Mais uma vez, louvo o trabalho de Philippe Barcinski. Além de arrancar ótimas performaces de seus atores, ele se vale de seu apurado senso visual e realiza planos-seqüências memoráveis, explorando ao máximo todas as características dos cenários, sejam estes ambientes fechados ou a imensidão urbana de São Paulo. Sem medo de inovar, Barcinski lança mão de enquadramentos dinâmicos em suas cenas, dando a cada uma delas uma peculiaridade. Cito, por exemplo, os momentos que ilustram os raciocínios de Pedro e Ênio enquanto estes trabalham em seus respectivos ofícios, que nos mostram, de maneira única, a genialidade dos personagens. Ora, alguém que consegue tornar interessante até mesmo a apresentação dos patrocinadores no início do filme (uma maçante característica de qualquer produção nacional), merece aplausos. Também estreando em um longa-metragem, o editor Marcio Canella consegue, além de dar um bom ritmo para o filme, evitar que o espectador se sinta confuso, algo habitual em produções que lidam com múltiplas tramas paralelas.
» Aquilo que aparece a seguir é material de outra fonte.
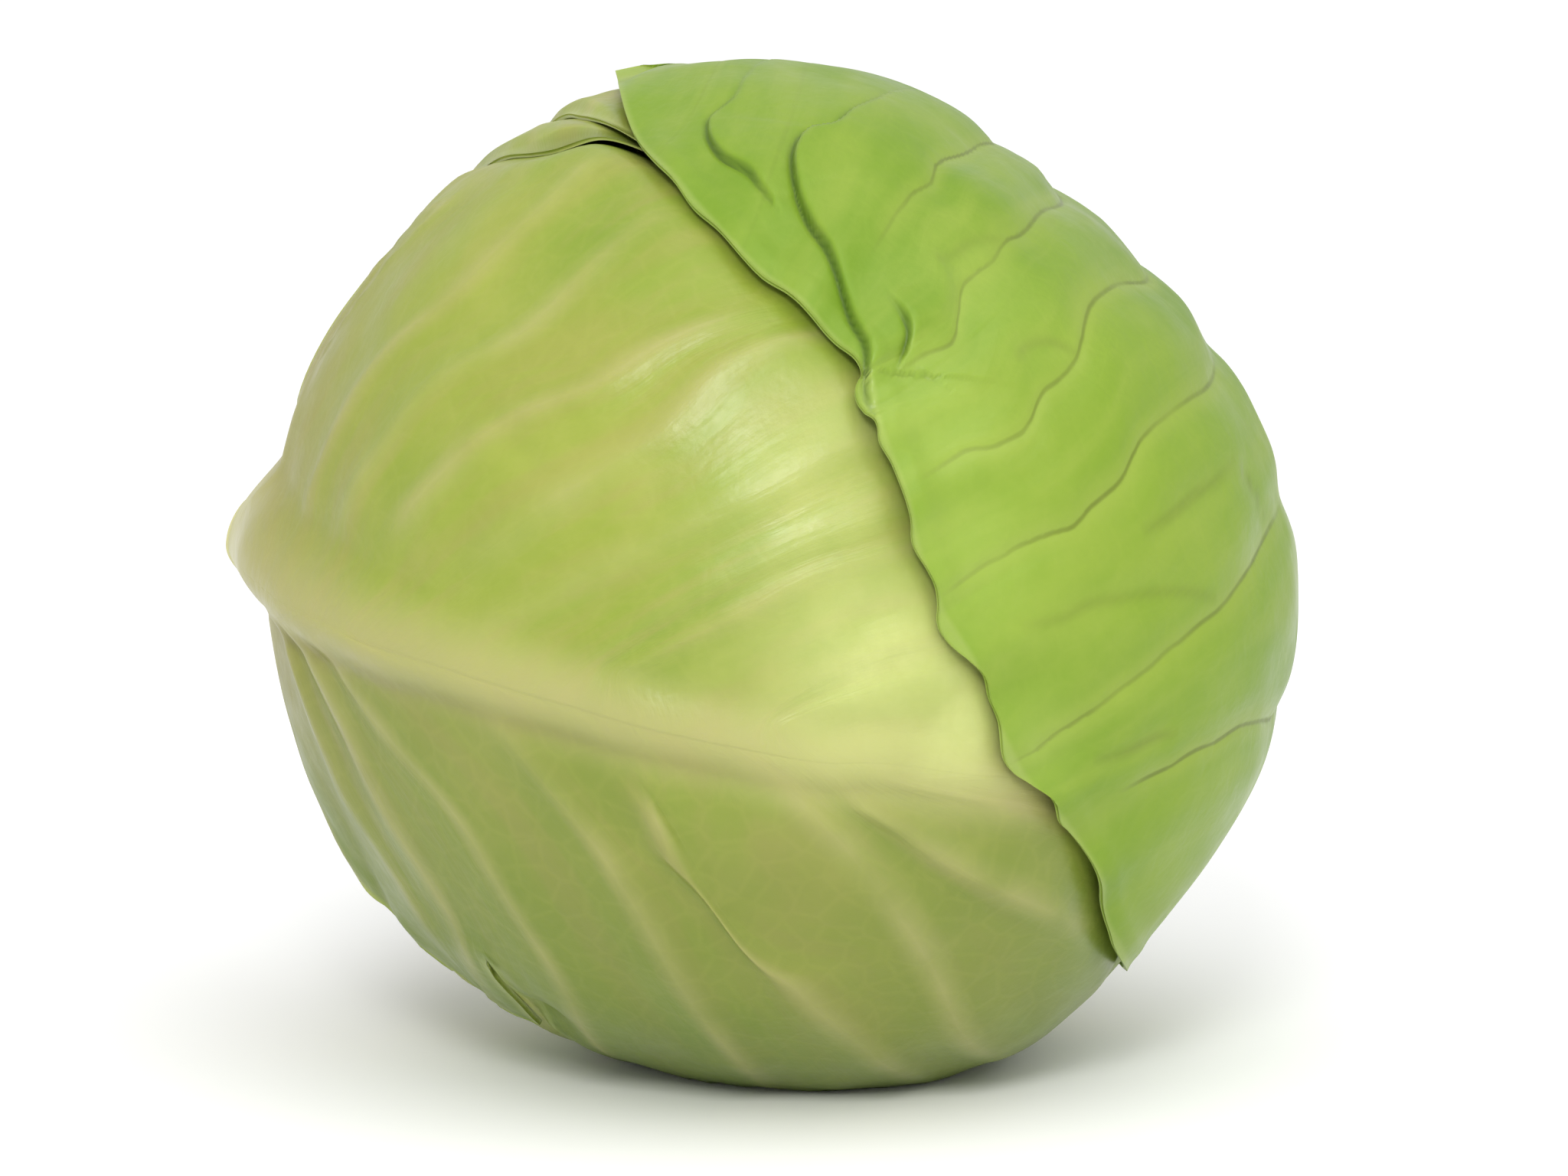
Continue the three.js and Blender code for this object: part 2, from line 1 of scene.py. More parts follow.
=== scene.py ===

A ótima fotografia de Pedro Farkas, já veterano em longas, evidencia o carinho com que fora feito este projeto, que ainda conta com uma inspiradíssima trilha sonora de Ed Cortês (que também fora resposável pelas ótimas músicas de "Abril Despedaçado").

Numa época em que filmes originais são raros, "Não Por Acaso" nos brinda com um roteiro inteligente, uma equipe técnica competente e um trabalho incrível de seus atores. O longa nos conta, de maneira brilhante, histórias de pessoas com quem podemos realmente nos relacionar, sem jamais soar pretencioso ou moralista, tornando a experiência de assisti-lo extremamente recompensadora.